Entscheidungsstichwort (Thema)
Grundsicherung für Arbeitsuchende: Angemessenheit der Größe eines im Miteigentum stehenden Wohnhauses. Anrechnung von Vermögen
Orientierungssatz
1. Bei einem Wohnhaus, das im Eigentum eines Empfängers von Leistungen zur Grundsicherung für Arbeitsuchende steht, ist auch bei einem alleinstehenden Grundsicherungsempfänger eine Größe von 90 Quadratmetern noch angemessen. Dabei ermittelt sich die dem Grundsicherungsempfänger zurechenbare Fläche bei einem in seinem Miteigentum stehenden Hausgrundstück, das auch von anderen Miteigentümern genutzt wird, an der Größe des gemäß seines ideellen Miteigentums von ihm genutzten Anteils.
2. Bei der Beurteilung der Angemessenheit einer Wohnraumgröße sind auch die Umstände des Einzelfalls (hier: Altbau mit hohem Anteil von Flurflächen) mit zu berücksichtigen.
3. Einzelfall zur Beurteilung der Verwertbarkeit eines unbebauten Grundstücks im Miteigentum eines Grundsicherungsempfängers (hier: abgelehnt).
Tenor
Der Bescheid vom 26.07.2012 in der Gestalt des Widerspruchsbescheides vom 07.11.2012 wird aufgehoben und der Beklagte verurteilt, dem Kläger Leistungen nach dem SGB II als Zuschuss nach Maßgabe der gesetzlichen Bestimmungen für Juli 2012 bis einschließlich September 2012 zu zahlen.
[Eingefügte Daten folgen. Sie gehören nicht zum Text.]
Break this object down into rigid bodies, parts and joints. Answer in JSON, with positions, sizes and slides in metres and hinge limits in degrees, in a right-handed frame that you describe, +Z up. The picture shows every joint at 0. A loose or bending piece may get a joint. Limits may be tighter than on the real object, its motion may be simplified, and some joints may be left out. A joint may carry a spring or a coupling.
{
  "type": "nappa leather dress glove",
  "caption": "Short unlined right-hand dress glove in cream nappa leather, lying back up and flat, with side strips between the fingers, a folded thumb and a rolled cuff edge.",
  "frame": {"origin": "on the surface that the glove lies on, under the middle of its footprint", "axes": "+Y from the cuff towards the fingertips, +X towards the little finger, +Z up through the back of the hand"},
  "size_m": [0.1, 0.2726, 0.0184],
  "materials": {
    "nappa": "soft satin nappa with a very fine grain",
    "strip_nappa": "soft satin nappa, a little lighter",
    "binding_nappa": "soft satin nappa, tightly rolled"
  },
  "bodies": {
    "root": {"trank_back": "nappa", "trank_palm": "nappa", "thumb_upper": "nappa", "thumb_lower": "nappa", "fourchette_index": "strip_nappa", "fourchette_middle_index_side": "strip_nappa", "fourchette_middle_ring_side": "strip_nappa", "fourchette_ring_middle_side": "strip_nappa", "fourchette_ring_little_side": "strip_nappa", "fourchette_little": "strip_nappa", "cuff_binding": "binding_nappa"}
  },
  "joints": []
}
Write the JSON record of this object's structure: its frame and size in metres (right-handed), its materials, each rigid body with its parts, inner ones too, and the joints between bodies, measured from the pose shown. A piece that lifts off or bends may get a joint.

Der Beklagte trägt die notwendigen außergerichtlichen Kosten des Klägers.
Tatbestand
Der Kläger wendet sich gegen die Ablehnung von Leistungen nach dem Sozialgesetzbuch Zweites Buch (SGB II) durch den Beklagten aufgrund von vermeintlichem Vermögen in Form eines Miteigentumsanteils an einem Hausgrundstück.
Der Kläger ist 1979 geboren. Er ist zu ½ Miteigentümer eines bebauten Hausgrundstückes in S. Das Hausgrundstück wird vom Kläger selbst sowie von seiner Mutter bewohnt. Das Wohngebäude stammt im Ursprung aus dem Jahr 1909. Die Mutter ist die weitere Miteigentümerin zu ½ des Grundstückes. Ausweislich des Grundbuches hat das Grundstück eine Größe von 3.128 m² und ist als Gebäude- und Freifläche sowie Landwirtschaftsfläche ausgewiesen.
Der Kläger erhielt zuletzt vom 09.04.2010 bis zum 30.09.2010 Leistungen nach dem SGB II als Zuschuss bewilligt. Einen gestellten Weiterbewilligungsantrag lehnte der Beklagte im Hinblick auf das Grundstück als Vermögen ab. Widerspruch hiergegen erhob der Kläger nicht. Ab dem 30.08.2010 besuchte der Kläger die Fachschule für Technik/Maschinenbautechnik. Während der Schulausbildung finanzierte der Kläger seinen Lebensunterhalt durch einen KfW-Bildungskredit, den Bezug von Wohngeld sowie Unterstützungsleistungen seiner Mutter. Die Schule schloss der Kläger am 29.06.2012 ab.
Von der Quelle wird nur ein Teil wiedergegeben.